Only the lines from the one with "checks and export" through the one with "if empty is" are to be restated, word for word, with both of them included.

──────── Exercise data

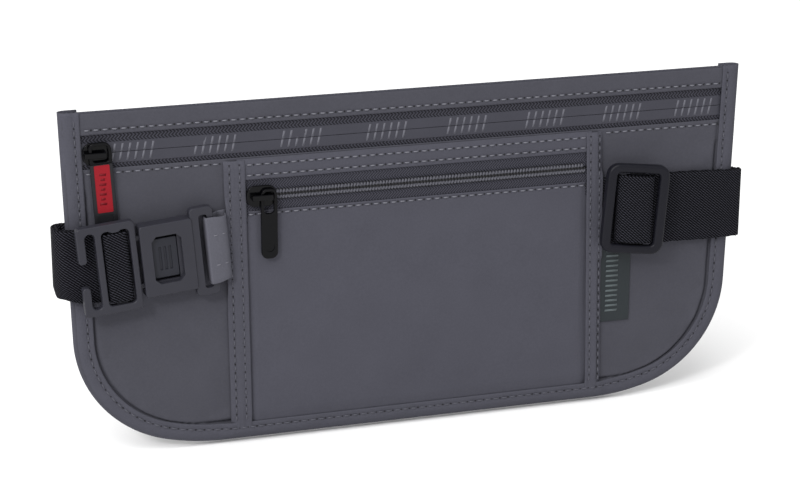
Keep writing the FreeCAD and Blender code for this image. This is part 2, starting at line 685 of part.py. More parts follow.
make_main_pull_loop()
make_main_pull_tab()
make_main_pull_inlay()
make_pocket_puller()

# ---------------------------------------------------------------- strap


def band_loop(points, thickness, radius):
    """The edges of a band of webbing along a path: corners and their radii, once round."""
    sides = {1: [], -1: []}
    radii = {1: [], -1: []}
    last = len(points) - 1
    for i, point in enumerate(points):
        before = (point - points[i - 1]).normalize() if i > 0 else None
        after = (points[i + 1] - point).normalize() if i < last else None
        into = before or after
        out = after or before
        normals = [V(-d.y, d.x, 0) for d in (into, out)]
        middle = (normals[0] + normals[1]).normalize()
        reach = thickness / 2 / middle.dot(normals[0])
        turn = into.x * out.y - into.y * out.x
        for side in (1, -1):
            sides[side].append(point + middle * (reach * side))
            inner = turn * side > 0
            radii[side].append(0 if abs(turn) < 1e-9 else radius + (-0.5 if inner else 0.5) * thickness)
    return sides[1] + sides[-1][::-1], radii[1] + radii[-1][::-1]


def webbing_band(label, path, thickness, radius, half_height):
    """A band whose path is given as (x, front distance) pairs, as wide as the strap."""
    body = new_body(label)
    corners, radii = band_loop([V(x, -front, 0) for x, front in path], thickness, radius)
    sketch = new_sketch(body, "XY_Plane")
    rounded_loop(sketch, corners, radii)
    add_pad(body, sketch, f"2 * {half_height}", both_ways=True)
    return body


WEBBING = dim("webbing")
FOLD = dim("fold_radius")
LAYER = dim("strap_layer")
STRAP_HALF = "Dims.strap_width / 2"
outer_back = WEBBING / 2
inner_back = outer_back + LAYER

webbing_band(
    "strap_outer_run",
    (
        (dim("anchor_start"), dim("anchor_level")),
        (dim("anchor_flat"), dim("anchor_level")),
        (dim("anchor_risen"), dim("front_outer")),
        (dim("fold_right"), dim("front_outer")),
        (dim("fold_right"), outer_back),
        (-dim("strap_end"), outer_back),
    ),
    WEBBING, FOLD, STRAP_HALF,
)
webbing_band(
    "strap_inner_run",
    (
        (dim("inner_start"), dim("front_outer") - LAYER),
        (dim("fold_right") - LAYER, dim("front_outer") - LAYER),
        (dim("fold_right") - LAYER, inner_back),
        (-dim("strap_end"), inner_back),
    ),
    WEBBING, FOLD - 1, STRAP_HALF,
)
webbing_band(
    "strap_left_turn_outer",
    (
        (-dim("left_outer_end"), dim("left_outer")),
        (-dim("fold_left"), dim("left_outer")),
        (-dim("fold_left"), outer_back),
        (-dim("strap_end") - 0.1, outer_back),
    ),
    WEBBING, FOLD, STRAP_HALF,
)
webbing_band(
    "strap_left_turn_inner",
    (
        (-dim("left_inner_end"), dim("left_outer") - LAYER),
        (-dim("fold_left") + LAYER, dim("left_outer") - LAYER),
        (-dim("fold_left") + LAYER, inner_back),
        (-dim("strap_end") - 0.1, inner_back),
    ),
    WEBBING, 1.0, STRAP_HALF,
)

# ---------------------------------------------------------------- buckle


def buckle_place():
    """From the buckle's own frame to the belt's: rolled in the pouch's plane, then turned about Z."""
    turn = FreeCAD.Rotation(V(0, 0, 1), dim("buckle_yaw"))
    turn = turn.multiply(FreeCAD.Rotation(V(0, -1, 0), dim("buckle_roll")))
    return FreeCAD.Placement(V(dim("buckle_x"), -dim("buckle_front"), dim("buckle_z")), turn)


def make_buckle_plug():
    """Frame with a hook slot and a strap window, a sunk strap bar, and a tongue for the socket."""
    body = new_body("buckle_plug")
    back = "Dims.plug_back"
    full = "Dims.buckle_top - Dims.plug_back"
    frame = new_sketch(body, "XZ_Plane", back)
    half = dim("plug_half")
    rounded_rectangle(frame, dim("plug_left"), dim("plug_right"), -half, half, 1.8)
    add_pad(body, frame, full)
    slot = new_sketch(body, "XZ_Plane", back)
    reach = dim("slot_half")
    rounded_rectangle(slot, dim("slot_left"), dim("slot_right"), -reach, reach, 1.9)
    add_pocket(body, slot, full)
    mouth = new_sketch(body, "XZ_Plane", back)
    bound_rectangle(mouth, "Dims.plug_left - 1", "Dims.slot_left + 0.5", "Dims.mouth_low", "Dims.mouth_top")
    add_pocket(body, mouth, full)
    window = new_sketch(body, "XZ_Plane", back)
    left, right, high = dim("window_left"), dim("window_right"), dim("window_half")
    brow = 0.8
    middle = (left + right) / 2
    corners = (
        V(left, -high, 0), V(right, -high, 0), V(right, high, 0), V(middle + 2.6, high, 0),
        V(middle + 1.2, high - brow, 0), V(middle - 1.2, high - brow, 0), V(middle - 2.6, high, 0), V(left, high, 0),
    )
    rounded_loop(window, corners, (1.8, 1.8, 1.8, 0.8, 0.8, 0.8, 0.8, 1.8))
    add_pocket(body, window, full)
    tips = (dim("mouth_top"), dim("mouth_low"))

    def prong_end(edge):
        box = edge.BoundBox
        upright = box.XLength < 1e-4 and box.ZLength < 1e-4
        return upright and edge.CenterOfMass.x < dim("slot_left") + 0.1 and min(
            abs(edge.CenterOfMass.z - tip) for tip in tips
        ) < 0.1

    add_fillet(body, "Dims.prong_radius", prong_end)
    add_fillet(body, "Dims.hard_edge", lies_at(dim("buckle_top")))
    bar = new_sketch(body, "XZ_Plane", "Dims.bar_back")
    bound_rectangle(bar, "Dims.bar_left", "Dims.bar_right", "-Dims.window_half - 1", "Dims.window_half + 1")
    add_pad(body, bar, "Dims.bar_depth")
    for low, high in (
        ("Dims.tongue_half - Dims.rail", "Dims.tongue_half"),
        ("-Dims.tongue_half", "-Dims.tongue_half + Dims.rail"),
    ):
        rail = new_sketch(body, "XZ_Plane", back)
        bound_rectangle(rail, "Dims.plug_right - 1", "Dims.tongue_end", low, high)
        add_pad(body, rail, "Dims.tongue_depth")
    end = new_sketch(body, "XZ_Plane", back)
    bound_rectangle(end, "Dims.tongue_end - Dims.rail", "Dims.tongue_end", "-Dims.tongue_half", "Dims.tongue_half")
    add_pad(body, end, "Dims.tongue_depth")
    body.Placement = buckle_place()


def make_buckle_socket():
    """Box that takes the tongue, a window over the button, and a loop for the cloth tab."""
    body = new_body("buckle_socket")
    box = new_sketch(body, "XZ_Plane")
    half = dim("socket_half")
    rounded_rectangle(box, dim("socket_left"), dim("socket_right"), -half, half, 1.2)
    add_pad(body, box, "Dims.buckle_top")
    add_fillet(body, "Dims.hard_edge", lies_at(dim("buckle_top")))
    loop = new_sketch(body, "XZ_Plane", "Dims.loop_back")
    reach = dim("plug_half")
    rounded_rectangle(loop, dim("socket_right") - 0.8, dim("loop_right"), -reach, reach, 1.8)
    add_pad(body, loop, "Dims.loop_front - Dims.loop_back")

    def loop_rim(edge):
        return lies_at(dim("loop_front"))(edge) and edge.CenterOfMass.x > dim("socket_right") + 0.2

    add_fillet(body, "Dims.hard_edge", loop_rim)
    slot = new_sketch(body, "XZ_Plane", "Dims.loop_back")
    opening = dim("tab_slot_half")
    rounded_rectangle(slot, dim("tab_slot_left"), dim("tab_slot_right"), -opening, opening, 1.2)
    add_pocket(body, slot, "Dims.loop_front - Dims.loop_back")
    cavity = new_sketch(body, "XZ_Plane", "Dims.cavity_back")
    bound_rectangle(
        cavity, "Dims.socket_left - 1", "Dims.cavity_right", "-Dims.cavity_half", "Dims.cavity_half"
    )
    add_pocket(body, cavity, "Dims.cavity_front - Dims.cavity_back")
    port = new_sketch(body, "XZ_Plane", "Dims.cavity_front")
    left, right, high, cut = "Dims.port_left", "Dims.port_right", "Dims.port_half", "Dims.port_chamfer"
    bound_polygon(
        port,
        (
            (f"{left} + {cut}", f"-{high}"), (f"{right} - {cut}", f"-{high}"),
            (right, f"-{high} + {cut}"), (right, f"{high} - {cut}"),
            (f"{right} - {cut}", high), (f"{left} + {cut}", high),
            (left, f"{high} - {cut}"), (left, f"-{high} + {cut}"),
        ),
    )
    add_pocket(body, port, "Dims.buckle_top - Dims.cavity_front + 1")
    body.Placement = buckle_place()


def make_release_button():
    body = new_body("release_button")
    face = new_sketch(body, "XZ_Plane", "Dims.button_back")
    rounded_rectangle(face, dim("button_left"), dim("button_right"), dim("button_low"), dim("button_top"), 0.8)
    add_pad(body, face, "Dims.button_depth")
    front = dim("button_back") + dim("button_depth")
    add_fillet(body, "Dims.metal_edge", lies_at(front))
    middle = "(Dims.button_left + Dims.button_right) / 2"
    for step in (-2, 0, 2):
        groove = new_sketch(body, "XZ_Plane", "Dims.button_back + Dims.button_depth - Dims.button_groove_sunk")
        left = f"{middle} + {step} - Dims.button_groove / 2"
        right = f"{middle} + {step} + Dims.button_groove / 2"
        bound_rectangle(groove, left, right, "-Dims.button_groove_half", "Dims.button_groove_half")
        add_pocket(body, groove, "Dims.button_groove_sunk + 1")
    body.Placement = buckle_place()


make_buckle_plug()
make_buckle_socket()
make_release_button()

# The cloth tab leaves the seam, goes over the outer bar of the socket's loop and comes back.
tab = webbing_band(
    "buckle_tab",
    (
        (dim("tab_sewn"), dim("tab_front_end")),
        (dim("tab_front_flat"), dim("tab_front_end")),
        (dim("tab_turn"), dim("tab_over")),
        (dim("tab_wrap"), dim("tab_over")),
        (dim("tab_wrap"), dim("tab_under")),
        (dim("tab_turn"), dim("tab_under")),
        (dim("tab_rear_flat"), dim("tab_rear_end")),
        (dim("tab_sewn"), dim("tab_rear_end")),
    ),
    dim("tab_cloth"), dim("tab_fold"), "Dims.tab_half",
)
tab.Placement = buckle_place()

# The strap's bight over the plug's sunk bar.
bight_left = dim("bar_left") - dim("bight_reach")
bight_right = dim("bar_right") + dim("bight_reach")
bight = webbing_band(
    "strap_buckle_bight",
    (
        (bight_left, dim("bight_low")), (bight_left, dim("bight_high")),
        (bight_right, dim("bight_high")), (bight_right, dim("bight_low")),
    ),
    WEBBING, dim("bight_fold"), "(Dims.strap_width / 2 - Dims.bight_narrow)",
)
bight.Placement = buckle_place()

# ---------------------------------------------------------------- tri-glide


def glide_place():
    turn = FreeCAD.Rotation(V(0, 0, 1), dim("glide_yaw"))
    turn = turn.multiply(FreeCAD.Rotation(V(1, 0, 0), dim("glide_pitch")))
    turn = turn.multiply(FreeCAD.Rotation(V(0, -1, 0), dim("glide_roll")))
    return FreeCAD.Placement(V(dim("glide_x"), -dim("glide_front"), dim("glide_z")), turn)


def make_strap_adjuster():
    """Rounded frame with a middle bar."""
    body = new_body("strap_adjuster")
    across = dim("glide_width") / 2
    up = dim("glide_height") / 2
    frame = new_sketch(body, "XZ_Plane")
    rounded_rectangle(frame, -across, across, -up, up, dim("glide_corner"))
    inner = across - dim("glide_bar")
    high = up - dim("glide_rail")
    rounded_rectangle(frame, -inner, inner, -high, high, dim("glide_inner_corner"))
    add_pad(body, frame, "Dims.glide_depth")
    add_fillet(body, "Dims.glide_edge", lies_at(dim("glide_depth")))
    add_fillet(body, "Dims.glide_edge", lies_at(0))
    bar = new_sketch(body, "XZ_Plane", "Dims.glide_bar_back")
    reach = "Dims.glide_height / 2 - Dims.glide_rail / 2"
    bound_rectangle(bar, "-Dims.glide_bar_half", "Dims.glide_bar_half", f"-({reach})", reach)
    add_pad(body, bar, "Dims.glide_bar_depth")
    body.Placement = glide_place()


make_strap_adjuster()

# The strap's sewn end round the middle bar, and the bight that goes over both.
loop_reach = dim("glide_bar_half") + dim("sewn_reach")
loop = webbing_band(
    "strap_adjuster_loop",
    (
        (dim("sewn_end"), dim("sewn_low")), (-loop_reach, dim("sewn_low")),
        (-loop_reach, dim("sewn_high")), (dim("sewn_end"), dim("sewn_high")),
    ),
    WEBBING, 0.8, "(Dims.strap_width / 2 - Dims.glide_narrow)",
)
loop.Placement = glide_place()
over = webbing_band(
    "strap_adjuster_bight",
    (
        (-dim("over_end"), dim("over_low")), (-dim("over_flat"), dim("over_high")),
        (dim("over_flat"), dim("over_high")), (dim("over_end"), dim("over_low")),
    ),
    WEBBING, 1.2, "(Dims.strap_width / 2 - Dims.glide_narrow)",
)
over.Placement = glide_place()

# ---------------------------------------------------------------- checks and export

doc.recompute()
for item in doc.Objects:
    if "Invalid" in item.State or "Error" in item.State:
        raise RuntimeError(f"{item.Label}: {item.State}")

os.makedirs("parts", exist_ok=True)
for item in doc.findObjects("PartDesign::Body"):
    shape = item.Shape
    if shape.isNull() or not shape.isValid():
        raise RuntimeError(f"{item.Label}: bad shape")
    print(f"{item.Label}: {len(shape.Solids)} solid, {shape.Volume:.1f} mm3")
    shape.exportStep(f"parts/{item.Label}.step")
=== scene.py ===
import math

import bpy
import numpy as np
from mathutils import Matrix, Vector


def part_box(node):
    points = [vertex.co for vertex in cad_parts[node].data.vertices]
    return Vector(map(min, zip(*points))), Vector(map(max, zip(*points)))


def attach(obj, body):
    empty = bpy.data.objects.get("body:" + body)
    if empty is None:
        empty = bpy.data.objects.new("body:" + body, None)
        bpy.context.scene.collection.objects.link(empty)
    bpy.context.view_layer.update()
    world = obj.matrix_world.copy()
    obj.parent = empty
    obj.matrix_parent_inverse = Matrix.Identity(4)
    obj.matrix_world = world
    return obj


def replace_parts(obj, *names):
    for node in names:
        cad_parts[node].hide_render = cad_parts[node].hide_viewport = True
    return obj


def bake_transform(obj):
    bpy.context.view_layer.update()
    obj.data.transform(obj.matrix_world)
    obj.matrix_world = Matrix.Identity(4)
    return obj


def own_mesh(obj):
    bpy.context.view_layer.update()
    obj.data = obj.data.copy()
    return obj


# Money belt: the looks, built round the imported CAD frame.
# Points are (x, front, z) in millimetres. "Front" is how far a point stands towards the
# front, which is -Y in the frame; on_frame() turns such points into metres.

MM = 0.001

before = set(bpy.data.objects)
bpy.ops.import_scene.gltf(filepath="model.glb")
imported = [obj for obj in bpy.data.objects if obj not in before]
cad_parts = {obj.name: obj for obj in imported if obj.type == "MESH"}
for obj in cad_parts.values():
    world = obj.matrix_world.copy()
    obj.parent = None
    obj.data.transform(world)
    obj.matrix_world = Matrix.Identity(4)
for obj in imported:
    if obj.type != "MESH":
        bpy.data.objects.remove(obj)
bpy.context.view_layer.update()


def span(node):
    """A CAD node's box in millimetres, named as this script names directions."""
    low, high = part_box(node)
    return {
        "left": low.x / MM, "right": high.x / MM,
        "low": low.z / MM, "high": high.z / MM,
        "back": -high.y / MM, "front": -low.y / MM,
    }


def on_frame(points):
    return np.asarray(points, float) * (MM, -MM, MM)


# ---------------------------------------------------------------- materials


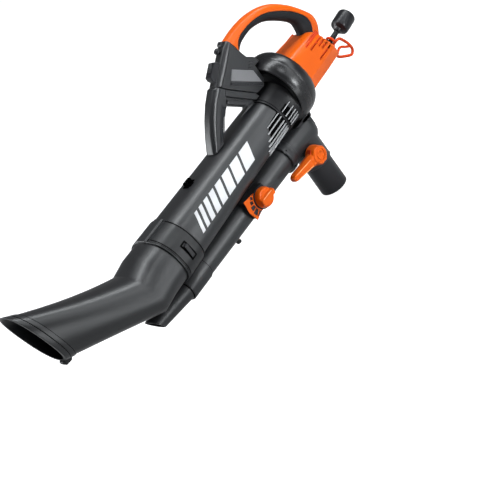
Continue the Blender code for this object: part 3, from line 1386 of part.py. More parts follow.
def bent_rod(name, points, radius, material, closed=False, count=PIN_POINTS):
    """A round bar along a path, mitred at its corners."""
    path = [Vector(p) for p in points]
    total = len(path)
    rings = []
    side = None
    for i, place in enumerate(path):
        before = path[i - 1] if (i > 0 or closed) else None
        after = path[(i + 1) % total] if (i < total - 1 or closed) else None
        into = (place - before).normalized() if before is not None else (after - place).normalized()
        out = (after - place).normalized() if after is not None else into
        along = (into + out).normalized()
        if side is None:
            side = into.orthogonal().normalized()
        side = (side - along * side.dot(along)).normalized()
        lift = along.cross(side)
        stretch = 1.0 / max(0.5, along.dot(into))
        bend = out - into
        across = bend.normalized() if bend.length > 1e-6 else None
        ring = []
        for k in range(count):
            angle = 2.0 * math.pi * k / count
            offset = (side * math.cos(angle) + lift * math.sin(angle)) * radius
            if across is not None:
                offset += across * offset.dot(across) * (stretch - 1.0)
            ring.append(tuple(place + offset))
        rings.append(ring)
    if closed:
        return loop(name, rings, material)
    return loft(name, rings, material)


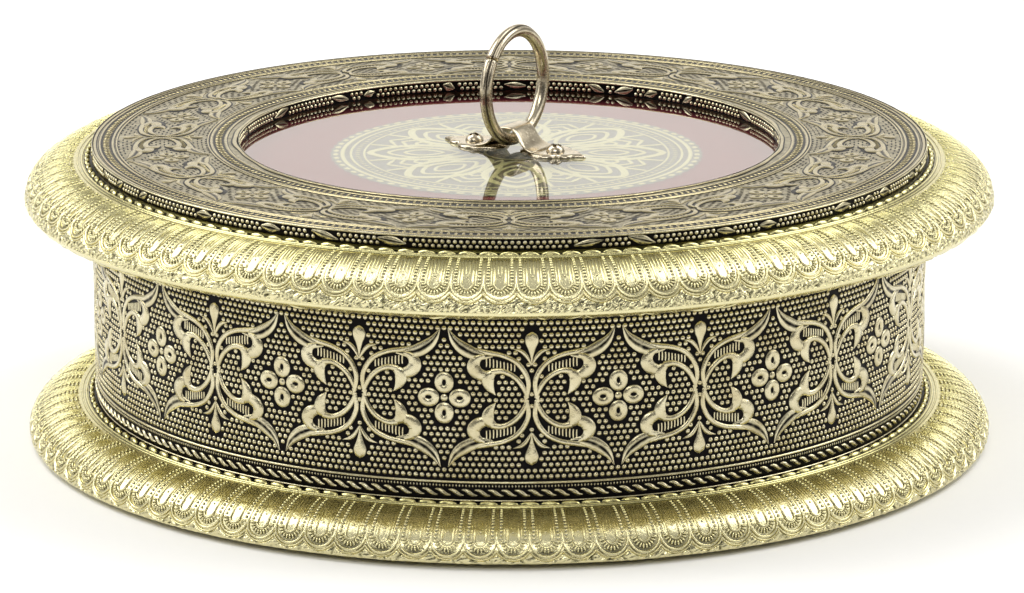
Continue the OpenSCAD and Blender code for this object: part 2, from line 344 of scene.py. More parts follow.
def on_drum(radius, height, inward=False):
    """x runs round a cylinder, y up it, h out of it (or into its hollow)."""
    side = -1 if inward else 1

    def place(p):
        a = p[:, 0] / radius
        r = radius + side * p[:, 2]
        return np.stack([r * np.sin(a), -r * np.cos(a), height + p[:, 1]], 1)

    return place


def on_ring(reference, height):
    """x runs round at the reference radius, y is the distance from the axis, h is up."""

    def place(p):
        a = p[:, 0] / reference
        return np.stack([p[:, 1] * np.sin(a), -p[:, 1] * np.cos(a), height + p[:, 2]], 1)

    return place


def on_profile(profile, reference):
    """x runs round at the reference radius, y along the profile from its start, h square to it."""
    step = np.diff(profile, axis=0)
    far = np.concatenate([[0], np.cumsum(np.hypot(step[:, 0], step[:, 1]))])
    tangent = np.gradient(profile, axis=0)
    tangent /= np.linalg.norm(tangent, axis=1, keepdims=True)

    def place(p):
        a = p[:, 0] / reference
        r, z = (np.interp(p[:, 1], far, profile[:, i]) for i in (0, 1))
        tr, tz = (np.interp(p[:, 1], far, tangent[:, i]) for i in (0, 1))
        r, z = r - tz * p[:, 2], z + tr * p[:, 2]
        return np.stack([r * np.sin(a), -r * np.cos(a), z], 1)

    return place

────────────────

# [Final result]
# ---------------------------------------------------------------- checks and export

doc.recompute()
for item in doc.Objects:
    if "Invalid" in item.State or "Error" in item.State:
        raise RuntimeError(f"{item.Label}: {item.State}")

os.makedirs("parts", exist_ok=True)
for item in doc.findObjects("PartDesign::Body"):
    shape = item.Shape
    if shape.isNull() or not shape.isValid():
        raise RuntimeError(f"{item.Label}: bad shape")
    print(f"{item.Label}: {len(shape.Solids)} solid, {shape.Volume:.1f} mm3")
    shape.exportStep(f"parts/{item.Label}.step")
=== scene.py ===
import math

import bpy
import numpy as np
from mathutils import Matrix, Vector


def part_box(node):
    points = [vertex.co for vertex in cad_parts[node].data.vertices]
    return Vector(map(min, zip(*points))), Vector(map(max, zip(*points)))


def attach(obj, body):
    empty = bpy.data.objects.get("body:" + body)
    if empty is None:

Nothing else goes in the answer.